In 2006, Massachusetts mandated health insurance and initiated subsidized insurance for people who couldn’t afford private insurance. This suddenly gave a few hundred thousand people access to standard health care who didn’t have it before. However, Massachusetts now has a shortage of primary care physicians to tend to those people.
There are several reasons for this, but a one is that young doctors at the beginning of their careers carry whopping student loan debts, which inspires them to gravitate to higher-paying specialties like surgery. Another is that primary care physicians tend to have higher administrative costs.
(BTW, I’ve seen the primary care physician shortage held up as a reason to avoid universal health care — if everybody can see a doctor, then there will be waiting lines. Like in Canada. I know you love that argument as much as I do.)
At the Boston Globe, doctor and novelist Stephen J. Bergman writes,
THE REASONS for the shortage of primary-care doctors have been clearly described: low pay, long hours, the crossword puzzle of insurance forms required to get paid – which leads to three administrative assistants for every doctor. But the issue is being framed using a classic tactic of the private insurance industry: in order to make ends meet, cut payments to higher-paid specialists and redistribute to primary-care doctors. This pitting of doctor against doctor is a classic tactic of the disastrous healthcare system in which we find ourselves
I would add that if the only way supply can meet demand is by artificially tweaking the system — either by redistributing pay or by keeping large numbers of people uninsured, thereby suppressing demand — does this not tell us that a “free market” solution to the health care crisis will not work?
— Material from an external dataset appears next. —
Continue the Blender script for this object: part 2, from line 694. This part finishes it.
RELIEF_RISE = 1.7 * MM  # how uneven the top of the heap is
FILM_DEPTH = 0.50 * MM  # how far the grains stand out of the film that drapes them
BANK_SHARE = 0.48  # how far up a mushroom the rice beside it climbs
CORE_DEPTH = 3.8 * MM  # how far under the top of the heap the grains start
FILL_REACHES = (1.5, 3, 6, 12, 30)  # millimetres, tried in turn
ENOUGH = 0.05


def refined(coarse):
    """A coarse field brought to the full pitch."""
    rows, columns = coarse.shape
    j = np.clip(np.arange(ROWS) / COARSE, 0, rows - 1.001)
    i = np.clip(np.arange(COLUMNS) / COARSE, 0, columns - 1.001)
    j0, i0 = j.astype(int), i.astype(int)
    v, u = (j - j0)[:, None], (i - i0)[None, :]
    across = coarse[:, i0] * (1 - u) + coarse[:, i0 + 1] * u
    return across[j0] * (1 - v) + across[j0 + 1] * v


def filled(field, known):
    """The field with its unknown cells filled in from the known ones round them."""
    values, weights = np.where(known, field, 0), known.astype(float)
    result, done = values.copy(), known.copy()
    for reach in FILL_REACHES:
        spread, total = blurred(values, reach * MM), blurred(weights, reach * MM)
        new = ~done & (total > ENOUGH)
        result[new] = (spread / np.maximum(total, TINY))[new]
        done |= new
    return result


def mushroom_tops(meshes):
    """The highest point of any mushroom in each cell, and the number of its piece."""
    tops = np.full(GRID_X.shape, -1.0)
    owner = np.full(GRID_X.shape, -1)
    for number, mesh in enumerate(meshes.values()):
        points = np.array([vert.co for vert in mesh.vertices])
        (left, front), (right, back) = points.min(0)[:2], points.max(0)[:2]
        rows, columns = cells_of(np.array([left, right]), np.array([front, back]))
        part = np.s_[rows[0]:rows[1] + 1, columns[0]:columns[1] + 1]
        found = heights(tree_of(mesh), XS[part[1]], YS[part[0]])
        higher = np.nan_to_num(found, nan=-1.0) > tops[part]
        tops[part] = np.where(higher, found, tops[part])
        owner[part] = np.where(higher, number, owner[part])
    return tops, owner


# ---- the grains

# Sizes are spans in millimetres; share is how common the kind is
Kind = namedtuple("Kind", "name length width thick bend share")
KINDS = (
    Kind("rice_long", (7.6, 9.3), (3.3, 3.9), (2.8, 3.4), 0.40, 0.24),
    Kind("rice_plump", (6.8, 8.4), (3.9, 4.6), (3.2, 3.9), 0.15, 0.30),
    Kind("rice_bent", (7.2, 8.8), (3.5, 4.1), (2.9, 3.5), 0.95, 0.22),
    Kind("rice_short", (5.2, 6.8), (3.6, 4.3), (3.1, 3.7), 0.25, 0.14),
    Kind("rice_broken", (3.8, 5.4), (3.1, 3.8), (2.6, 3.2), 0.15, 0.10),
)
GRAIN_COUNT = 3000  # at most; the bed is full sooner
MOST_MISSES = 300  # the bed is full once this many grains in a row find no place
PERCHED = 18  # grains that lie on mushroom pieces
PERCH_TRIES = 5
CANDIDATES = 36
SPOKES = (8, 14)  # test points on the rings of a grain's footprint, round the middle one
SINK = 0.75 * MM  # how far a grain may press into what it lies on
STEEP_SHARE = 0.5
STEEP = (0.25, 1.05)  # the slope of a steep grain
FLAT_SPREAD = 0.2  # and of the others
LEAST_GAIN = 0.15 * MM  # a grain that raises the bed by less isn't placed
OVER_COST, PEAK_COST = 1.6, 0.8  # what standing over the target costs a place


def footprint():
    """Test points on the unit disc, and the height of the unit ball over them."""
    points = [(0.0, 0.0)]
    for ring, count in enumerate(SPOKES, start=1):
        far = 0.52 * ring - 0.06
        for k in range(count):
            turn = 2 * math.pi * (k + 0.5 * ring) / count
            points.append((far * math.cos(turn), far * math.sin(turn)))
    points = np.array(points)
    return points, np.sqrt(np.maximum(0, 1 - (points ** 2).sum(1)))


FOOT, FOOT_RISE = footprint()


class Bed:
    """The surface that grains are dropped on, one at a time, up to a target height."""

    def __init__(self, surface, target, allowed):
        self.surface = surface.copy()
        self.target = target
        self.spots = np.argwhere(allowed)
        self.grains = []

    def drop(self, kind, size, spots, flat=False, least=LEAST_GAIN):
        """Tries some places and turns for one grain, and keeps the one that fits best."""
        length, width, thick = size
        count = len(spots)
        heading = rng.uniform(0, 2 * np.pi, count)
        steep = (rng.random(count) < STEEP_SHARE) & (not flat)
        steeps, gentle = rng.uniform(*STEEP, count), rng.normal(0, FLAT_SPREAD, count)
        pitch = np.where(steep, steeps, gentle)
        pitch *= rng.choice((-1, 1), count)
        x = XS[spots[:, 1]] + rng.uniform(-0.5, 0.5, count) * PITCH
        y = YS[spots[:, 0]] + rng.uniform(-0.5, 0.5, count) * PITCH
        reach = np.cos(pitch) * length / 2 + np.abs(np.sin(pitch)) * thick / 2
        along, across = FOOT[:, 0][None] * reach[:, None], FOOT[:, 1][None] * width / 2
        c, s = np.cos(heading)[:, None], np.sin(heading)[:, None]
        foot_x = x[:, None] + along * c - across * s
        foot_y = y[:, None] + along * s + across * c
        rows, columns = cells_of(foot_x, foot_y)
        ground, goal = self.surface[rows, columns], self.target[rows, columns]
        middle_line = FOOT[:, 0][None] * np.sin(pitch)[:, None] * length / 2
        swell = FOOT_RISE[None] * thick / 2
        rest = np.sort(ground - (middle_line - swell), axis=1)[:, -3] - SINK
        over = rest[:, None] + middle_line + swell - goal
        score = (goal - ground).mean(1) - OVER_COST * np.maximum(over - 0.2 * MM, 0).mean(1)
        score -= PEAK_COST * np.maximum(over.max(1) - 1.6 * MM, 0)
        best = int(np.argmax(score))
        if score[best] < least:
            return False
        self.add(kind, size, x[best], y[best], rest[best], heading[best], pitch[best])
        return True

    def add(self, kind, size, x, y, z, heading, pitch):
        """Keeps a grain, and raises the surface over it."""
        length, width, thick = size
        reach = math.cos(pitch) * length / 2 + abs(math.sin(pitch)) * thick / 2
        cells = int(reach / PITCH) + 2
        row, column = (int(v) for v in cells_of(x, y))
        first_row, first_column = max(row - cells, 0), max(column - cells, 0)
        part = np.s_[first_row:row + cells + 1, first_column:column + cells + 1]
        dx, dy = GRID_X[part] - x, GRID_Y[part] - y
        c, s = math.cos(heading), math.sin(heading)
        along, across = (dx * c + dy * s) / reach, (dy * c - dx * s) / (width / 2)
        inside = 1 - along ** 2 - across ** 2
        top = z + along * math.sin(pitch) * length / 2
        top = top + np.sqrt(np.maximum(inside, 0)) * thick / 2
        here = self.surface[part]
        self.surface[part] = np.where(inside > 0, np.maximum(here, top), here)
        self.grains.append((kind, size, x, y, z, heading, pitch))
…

I want this paragraph on a lot of billboards —
The issue isn’t that primary-care doctors get paid less than cardiac surgeons, but that the system of healthcare rests on insurance companies and their CEOs making huge profits. No amount of cost-cutting can save enough money to support a for-profit system. The only solution is a universal, government-run healthcare system. Surveys suggest that a majority of Americans and doctors desire this. Any plan that puts private insurance in anything other than an optional, “concierge” system for the rich is just whistling past the graveyard of American healthcare.
See also Robert Reich.
Once again, a damn good reason to live in Canada.
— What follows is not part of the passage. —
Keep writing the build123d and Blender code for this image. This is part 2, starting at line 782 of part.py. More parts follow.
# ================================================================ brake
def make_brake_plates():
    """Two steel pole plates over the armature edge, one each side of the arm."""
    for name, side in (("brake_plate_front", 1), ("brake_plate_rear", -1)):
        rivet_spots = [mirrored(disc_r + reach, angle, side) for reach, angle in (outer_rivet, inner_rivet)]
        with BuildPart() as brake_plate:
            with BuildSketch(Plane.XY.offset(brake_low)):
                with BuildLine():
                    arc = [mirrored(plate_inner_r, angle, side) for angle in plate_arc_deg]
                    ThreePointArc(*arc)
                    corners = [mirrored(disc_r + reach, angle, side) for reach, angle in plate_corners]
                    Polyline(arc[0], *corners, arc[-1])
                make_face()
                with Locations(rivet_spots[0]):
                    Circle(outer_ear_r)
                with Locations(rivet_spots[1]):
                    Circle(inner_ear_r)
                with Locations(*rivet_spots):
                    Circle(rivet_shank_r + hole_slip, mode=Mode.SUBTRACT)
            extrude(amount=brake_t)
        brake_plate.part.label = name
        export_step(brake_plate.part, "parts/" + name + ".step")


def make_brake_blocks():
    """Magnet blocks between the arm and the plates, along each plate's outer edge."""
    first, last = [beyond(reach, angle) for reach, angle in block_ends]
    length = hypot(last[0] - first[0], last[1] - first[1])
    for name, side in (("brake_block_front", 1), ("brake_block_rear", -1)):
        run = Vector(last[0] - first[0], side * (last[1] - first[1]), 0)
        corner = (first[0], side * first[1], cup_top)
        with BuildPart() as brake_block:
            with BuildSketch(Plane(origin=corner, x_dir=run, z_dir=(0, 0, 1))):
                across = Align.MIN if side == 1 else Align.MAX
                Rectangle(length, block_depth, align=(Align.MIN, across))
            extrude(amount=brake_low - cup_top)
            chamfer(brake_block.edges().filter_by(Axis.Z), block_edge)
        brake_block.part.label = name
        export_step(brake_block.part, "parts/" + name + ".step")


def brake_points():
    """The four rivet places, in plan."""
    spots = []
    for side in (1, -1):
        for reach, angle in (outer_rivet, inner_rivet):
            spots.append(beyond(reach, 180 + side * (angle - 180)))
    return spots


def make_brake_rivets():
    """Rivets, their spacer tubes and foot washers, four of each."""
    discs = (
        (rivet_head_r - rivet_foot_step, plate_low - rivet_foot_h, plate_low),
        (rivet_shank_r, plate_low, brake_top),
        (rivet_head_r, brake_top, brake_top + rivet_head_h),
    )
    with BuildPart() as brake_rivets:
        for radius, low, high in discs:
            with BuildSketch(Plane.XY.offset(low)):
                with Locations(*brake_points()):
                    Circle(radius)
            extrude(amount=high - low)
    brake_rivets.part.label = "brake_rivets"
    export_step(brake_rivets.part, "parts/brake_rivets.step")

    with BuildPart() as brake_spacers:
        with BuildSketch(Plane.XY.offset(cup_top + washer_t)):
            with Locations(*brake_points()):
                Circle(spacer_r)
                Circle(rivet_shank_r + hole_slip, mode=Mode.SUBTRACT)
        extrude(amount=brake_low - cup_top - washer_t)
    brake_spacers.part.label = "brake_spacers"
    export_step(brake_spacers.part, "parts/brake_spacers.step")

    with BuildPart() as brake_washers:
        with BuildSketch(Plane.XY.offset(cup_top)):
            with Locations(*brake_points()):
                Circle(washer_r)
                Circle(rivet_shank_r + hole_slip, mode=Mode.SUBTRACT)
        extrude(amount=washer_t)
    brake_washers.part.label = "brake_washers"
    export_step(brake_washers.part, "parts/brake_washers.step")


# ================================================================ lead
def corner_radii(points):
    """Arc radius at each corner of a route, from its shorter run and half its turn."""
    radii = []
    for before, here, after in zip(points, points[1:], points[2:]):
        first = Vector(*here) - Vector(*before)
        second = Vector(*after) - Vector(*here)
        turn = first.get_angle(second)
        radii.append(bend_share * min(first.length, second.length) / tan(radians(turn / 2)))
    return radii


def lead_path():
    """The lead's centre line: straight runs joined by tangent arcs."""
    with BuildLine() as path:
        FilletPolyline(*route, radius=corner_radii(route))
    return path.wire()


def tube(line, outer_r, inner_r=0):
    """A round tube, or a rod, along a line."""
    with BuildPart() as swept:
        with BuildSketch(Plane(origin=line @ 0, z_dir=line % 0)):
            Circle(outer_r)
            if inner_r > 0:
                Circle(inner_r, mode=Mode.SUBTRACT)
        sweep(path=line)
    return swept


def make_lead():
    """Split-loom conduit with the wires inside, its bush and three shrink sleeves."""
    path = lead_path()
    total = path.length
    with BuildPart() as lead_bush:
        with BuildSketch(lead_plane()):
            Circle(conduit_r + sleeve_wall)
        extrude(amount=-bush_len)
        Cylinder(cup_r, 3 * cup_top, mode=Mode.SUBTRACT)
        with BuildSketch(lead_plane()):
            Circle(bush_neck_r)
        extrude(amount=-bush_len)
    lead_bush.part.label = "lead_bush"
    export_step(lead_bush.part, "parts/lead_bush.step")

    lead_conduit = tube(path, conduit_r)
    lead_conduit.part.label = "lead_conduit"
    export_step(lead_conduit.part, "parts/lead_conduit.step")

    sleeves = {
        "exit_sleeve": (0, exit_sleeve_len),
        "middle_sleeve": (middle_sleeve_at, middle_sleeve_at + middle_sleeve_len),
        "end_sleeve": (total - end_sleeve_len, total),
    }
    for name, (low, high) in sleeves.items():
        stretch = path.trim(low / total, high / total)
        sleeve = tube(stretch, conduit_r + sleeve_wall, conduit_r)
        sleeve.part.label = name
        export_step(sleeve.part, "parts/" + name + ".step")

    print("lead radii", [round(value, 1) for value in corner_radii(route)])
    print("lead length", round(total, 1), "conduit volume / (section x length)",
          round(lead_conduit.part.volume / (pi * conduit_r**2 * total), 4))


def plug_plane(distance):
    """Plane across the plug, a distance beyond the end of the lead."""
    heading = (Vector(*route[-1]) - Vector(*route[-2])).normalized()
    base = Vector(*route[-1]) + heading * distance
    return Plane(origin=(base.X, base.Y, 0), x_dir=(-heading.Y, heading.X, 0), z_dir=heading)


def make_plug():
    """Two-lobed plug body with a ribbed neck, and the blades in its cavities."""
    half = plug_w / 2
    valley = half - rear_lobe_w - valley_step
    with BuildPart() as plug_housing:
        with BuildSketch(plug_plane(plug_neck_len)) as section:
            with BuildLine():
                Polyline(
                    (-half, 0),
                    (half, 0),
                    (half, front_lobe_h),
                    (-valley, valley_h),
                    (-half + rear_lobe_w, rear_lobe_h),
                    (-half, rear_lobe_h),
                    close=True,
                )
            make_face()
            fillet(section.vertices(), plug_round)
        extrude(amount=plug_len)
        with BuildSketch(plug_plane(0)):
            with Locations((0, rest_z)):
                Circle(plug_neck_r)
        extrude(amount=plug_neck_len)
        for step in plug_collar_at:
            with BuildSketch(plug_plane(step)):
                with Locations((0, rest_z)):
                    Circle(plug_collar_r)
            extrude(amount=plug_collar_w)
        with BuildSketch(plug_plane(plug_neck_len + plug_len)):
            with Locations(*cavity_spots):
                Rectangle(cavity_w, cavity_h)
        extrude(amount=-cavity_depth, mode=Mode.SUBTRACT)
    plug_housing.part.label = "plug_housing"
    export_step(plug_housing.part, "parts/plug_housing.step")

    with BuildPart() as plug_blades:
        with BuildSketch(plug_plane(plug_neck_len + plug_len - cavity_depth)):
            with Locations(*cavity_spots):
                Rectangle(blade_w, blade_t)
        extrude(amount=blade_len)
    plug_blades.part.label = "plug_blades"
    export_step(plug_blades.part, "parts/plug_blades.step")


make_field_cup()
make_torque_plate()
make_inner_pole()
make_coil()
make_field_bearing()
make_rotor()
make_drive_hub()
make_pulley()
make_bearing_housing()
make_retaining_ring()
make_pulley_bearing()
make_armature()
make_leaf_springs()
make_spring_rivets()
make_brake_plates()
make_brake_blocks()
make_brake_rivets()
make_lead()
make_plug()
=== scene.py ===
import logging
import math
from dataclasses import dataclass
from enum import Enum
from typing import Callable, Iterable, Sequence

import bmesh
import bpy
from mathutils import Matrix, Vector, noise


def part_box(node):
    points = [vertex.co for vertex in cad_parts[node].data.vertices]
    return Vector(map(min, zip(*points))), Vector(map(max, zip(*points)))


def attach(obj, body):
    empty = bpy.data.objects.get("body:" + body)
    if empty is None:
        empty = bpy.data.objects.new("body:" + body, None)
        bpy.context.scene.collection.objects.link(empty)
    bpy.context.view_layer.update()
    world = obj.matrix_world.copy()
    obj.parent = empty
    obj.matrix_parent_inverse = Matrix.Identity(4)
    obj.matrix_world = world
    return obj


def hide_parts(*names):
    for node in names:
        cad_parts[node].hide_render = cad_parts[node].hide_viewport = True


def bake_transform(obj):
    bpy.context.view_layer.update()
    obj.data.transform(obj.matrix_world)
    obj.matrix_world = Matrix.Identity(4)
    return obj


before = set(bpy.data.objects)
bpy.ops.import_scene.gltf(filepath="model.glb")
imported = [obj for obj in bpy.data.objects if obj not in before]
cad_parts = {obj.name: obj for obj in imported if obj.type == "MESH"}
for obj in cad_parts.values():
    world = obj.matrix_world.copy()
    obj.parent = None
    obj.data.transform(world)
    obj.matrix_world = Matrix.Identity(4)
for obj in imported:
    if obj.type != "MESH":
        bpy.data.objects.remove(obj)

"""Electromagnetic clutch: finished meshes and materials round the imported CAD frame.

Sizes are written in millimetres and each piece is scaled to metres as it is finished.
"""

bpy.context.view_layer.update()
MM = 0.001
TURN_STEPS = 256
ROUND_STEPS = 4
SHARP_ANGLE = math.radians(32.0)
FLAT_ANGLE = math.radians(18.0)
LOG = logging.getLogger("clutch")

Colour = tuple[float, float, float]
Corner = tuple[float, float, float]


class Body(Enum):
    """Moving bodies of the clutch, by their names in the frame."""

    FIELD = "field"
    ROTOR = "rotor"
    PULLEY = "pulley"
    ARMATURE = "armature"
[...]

The open enrollment public plan is absolutely vital to have, but whether or not it is a temporary measure, forcing people to lose their current coverage would be a real political non-starter even if a majority of the people would prefer a single payer model. That is because of differential impact, those who would be affected negatively by losing their coverage will be highly motivated to speak and work against anything that jeopardizes it.
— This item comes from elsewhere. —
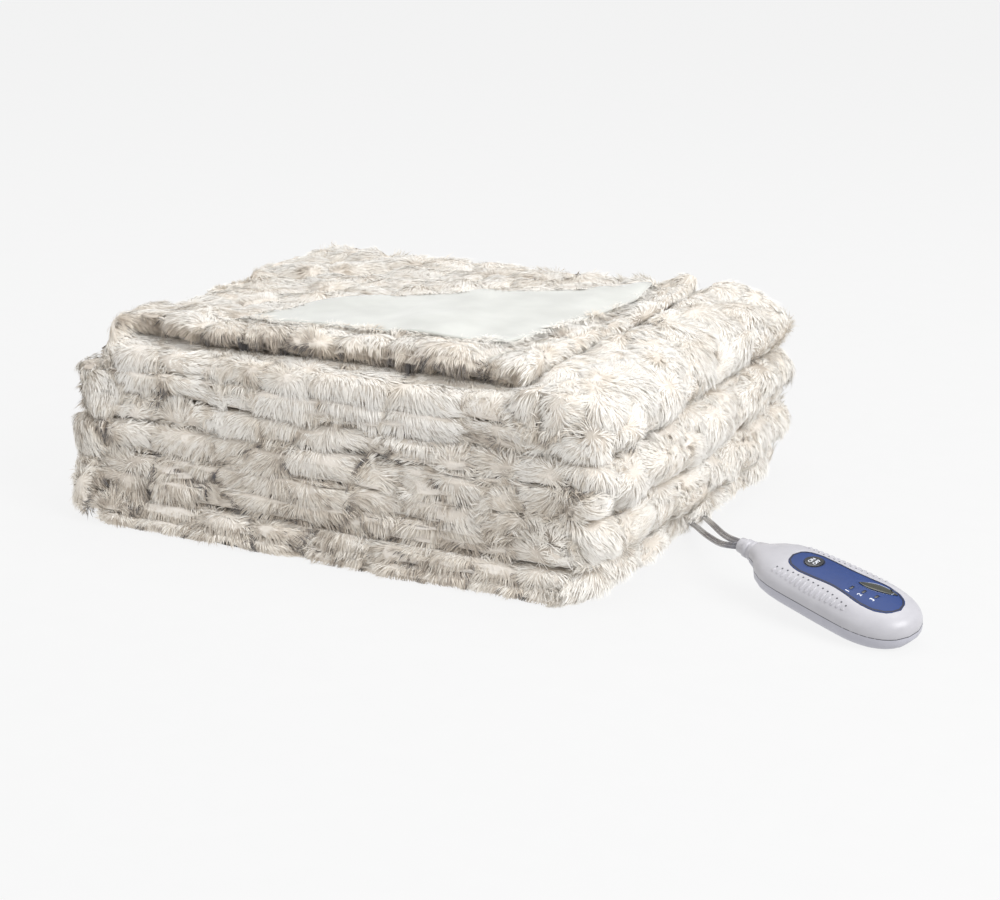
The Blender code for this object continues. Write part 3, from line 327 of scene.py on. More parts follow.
def wound(centre, radii, end_angle):
    """A coil wound outside to inside and back, layer on layer, counterclockwise from its right."""
    inner, outer = radii
    per_layer = (outer - inner) / TURN_PITCH
    climb = 0.16                          # of a turn, where it steps up to the next layer
    steps = int(COIL_STEPS * end_angle / math.tau)
    out = []
    for i in range(steps + 1):
        angle = end_angle * i / steps
        layer, along = divmod(angle / math.tau, per_layer + climb)
        share = min(1.0, along / per_layer)
        radius = outer - (outer - inner) * share if int(layer) % 2 == 0 else inner + (outer - inner) * share
        rise = max(0.0, (along - per_layer) / climb)
        rise = rise * rise * (3 - 2 * rise)
        z = LEAD_LOW + (layer + rise) * COIL_LAYER
        out.append(Vector((centre[0] + radius * math.cos(angle), centre[1] + radius * math.sin(angle), z)))
    return out


def even_steps(points, step):
    """The same line with its points an even step apart."""
    p = np.array([tuple(q) for q in points])
    lengths = np.concatenate([[0], np.cumsum(np.linalg.norm(np.diff(p, axis=0), axis=1))])
    marks = np.linspace(0, lengths[-1], max(2, int(round(lengths[-1] / step)) + 1))
    return np.stack([np.interp(marks, lengths, p[:, k]) for k in range(3)], axis=1)


def twin_section():
    """The figure-eight outline of a two-core flat lead: its two round cores and the waist between."""
    round_radius = LEAD_THICK / 2
    off = LEAD_WIDTH / 2 - round_radius
    outline = []
    for side in (1, -1):
        outline.append((0.0, -side * WAIST_THICK / 2))
        for k in range(9):
            a = math.radians(-120 + 30 * k)
            outline.append((side * (off + round_radius * math.cos(a)), side * round_radius * math.sin(a)))
    return outline


def lead_mesh(name, line):
    """The lead's skin along its centreline: on its edge at the collar, and flat where it lies."""
    line = np.array(line)
    along = unit(np.gradient(line, axis=0))
    side = unit(np.cross(along, (0.0, 0.0, 1.0)))
    top = np.cross(side, along)
    gone = np.concatenate([[0], np.cumsum(np.linalg.norm(np.diff(line, axis=0), axis=1))])
    share = np.clip(1 - gone / LEAD_TWIST_LENGTH, 0, 1)
    twist = LEAD_TWIST * (share * share * (3 - 2 * share))[:, None]
    side, top = side * np.cos(twist) + top * np.sin(twist), top * np.cos(twist) - side * np.sin(twist)
    outline = np.array(twin_section())
    n = len(outline)
    rings = line[:, None] + side[:, None] * outline[None, :, :1] + top[:, None] * outline[None, :, 1:]
    points = list(rings.reshape(-1, 3))
    faces = [(r * n + k, r * n + (k + 1) % n, (r + 1) * n + (k + 1) % n, (r + 1) * n + k)
             for r in range(len(line) - 1) for k in range(n)]
    for r, flip in ((0, True), (len(line) - 1, False)):
        points.append(line[r])
        middle = len(points) - 1
        for k in range(n):
            ring = (r * n + k, r * n + (k + 1) % n)
            faces.append((middle, *(reversed(ring) if flip else ring)))
    return mesh_piece(name, points, faces, LEAD_PVC)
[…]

In the medium term if not sooner, the public plan should participate in sharing agreements which transform the system into a single payer for all covered services, with the private firms able to offer services beyond that.
I was just thinking that under Murphy’s law of greed, profits can never be big enough, and executive compensation can never be too extravagant. The American form of capitalism has become Mammonism, and quarterly measures of success have so thoroughly trumped any attempt to assess long-term sustainability.
Maggie Mahar has reported on the profit-induced overbuilding of certain sectors of health care and its catastrophic impact on costs.
For-profit insurance should be relegated to the luxury and vanity sectors of medicine.
Is it unreasonable to expect, that if a good health care policy were to be enacted, it may actually speed up the economic recovery and give reason to hire more people? Or are they that unrelated?
…if everybody could see a doctor, maybe those theoretical waiting lines at primary care physicians’ offices would offset the very real waiting lines in far too many Emergency Rooms…
“This suddenly gave a few hundred thousand people access to standard health care who didn’t have it before.”
Correction: it gave them access to health insurance, not health care.
Bill H — No, I meant health care, not insurance. They got insurance, which gave them access to the care.
I once saw a truly damning indictment of the American system. I don’t know if it’s true, and I’m not even sure I’m properly stating the indictment, but it went like this:
The average US GP spends 60 hours a week working, 30 hours of that dealing with insurance companies. The average Canadian GP works 40 hours, 5 hours of dealing with the government regarding payment.
True? False? I don’t know. But a national system that mandated certain levels of care, and eliminated a lot of the crap about negotiating for treatment would probably make doctoring a lot more pleasant, even if the pay wasn’t as high.
The physician shortage is the part that the kind from Emperors New Clothes wouldn’t have missed.
This was seldom mentioned in the news and was always coming — educational assistance and inducements for more people to become doctors. It is hardly worth it for some bright people to get an education that will take a decade or more to pay off.
It’s all connected and government must supply the inducements for fundamental changes like these that the marketplace and its short-term gain mentality would never be inclined to invest in. After all, we are talking about medical care for everyone, not just rich people. Some don’t get the universal part.